Well that was depressing.  Sorry about that.

--Our downstairs neighbors insist on blaring music a few hours each day.  It drives me crazy.  We have lived in this apartment complex for 12 years and we have never had this problem before. Possibly because we live upstairs now.  It also seems like since we moved from the very front of the apartment complex to the very back our neighbors in general are more noisy.  We kind of have to let it go during the day but as soon as it gets to be one minute past 10:00 p.m Joe goes down there and tells them to knock it off.  I'm sure we are not their favorite people.  Too bad.

--I have had 5 necklace orders in the last 5 days.  I am waiting on an order of supplies before I can get started on them.  It is supposed to arrive tomorrow or Friday and then I can get them made and in the mail.  It only takes me a half hour or so to make them.  I'm just so grateful people want to buy the things I make.  It's kind of surreal.
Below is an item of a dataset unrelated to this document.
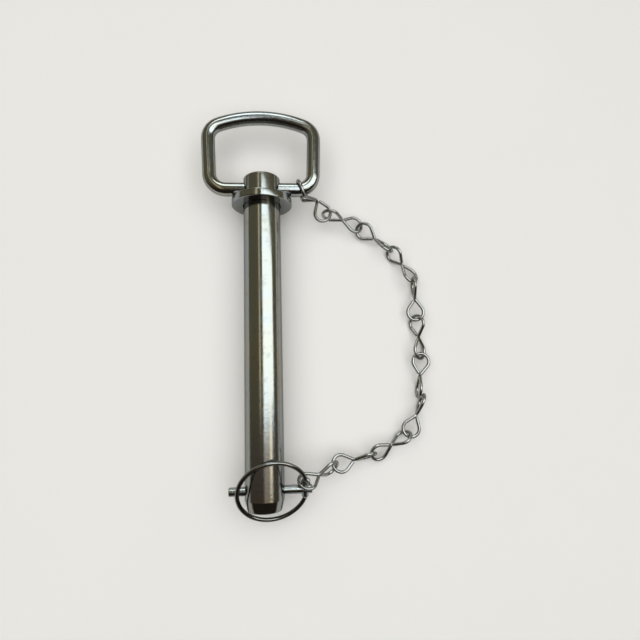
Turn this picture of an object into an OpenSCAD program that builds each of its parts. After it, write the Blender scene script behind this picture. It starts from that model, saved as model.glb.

--I am loving American Idol this year.  I have to say I don't miss Simon as much as I thought I would.  Although these judges are really good at blowing sunshine, even when they shouldn't.  Last night I was scratching my head thinking "Did they just hear the same thing I did?" They need someone in there to tell the truth.  I stil miss Paula though.  None of the new judges bring the crazy like she did.  I do have to say I was not that impressed with the guy's performances last night.  Except for Casey.  Love him.  I hope the girls do better but judging from the posts I am seeing on FB it doesn't seem so.

--My sister is coming to visit this weekend, so I have been looking forward to that.  We always have a good time and we are going to get to see people that we haven't seen in a long time, so that should be fun.

That was all over the place.  Brain dump.  Sometimes it's good for me to do that once in awhile.

5 comments:

Fliss and Mike Adventures said...

If I could take all the crap away and make it better... I would and you know it... hugs...

Number 6 and no more counting! said...

"brain dump" is good for the soul.

I won't try to reassure you about Joe's situation because I have no idea what this must feel like. I can only imagine.

I hope your physical health gets better. I am so glad you are getting to the doctor.

lea
xo

Anonymous said...

I feel brain dumps are healthy so dump away.
Your necklaces are beautiful and I hope your husbands work situation is resloved soon.
Feel better soon.
(((Hugs)))

Anonymous said...

Everyone needs a good "dump" now and then. Dump away!

1. Get thee to a doctor soon, my friend.

2. We got Zoe's bracelet and it's beautiful!

Alyson and Ford said...

Sorry for the bad stuff in your life. Hope 2011 gets better for you!
We love AI, but thought the boys actually did better than the young ladies. I am thinking the talent gets better each year and we expect better/more. The judges are OK, all good, and as you wrote none of them really steeping up to be "different/unique". Maybe that will change as the season goes on.
Have a great weekend with your sister!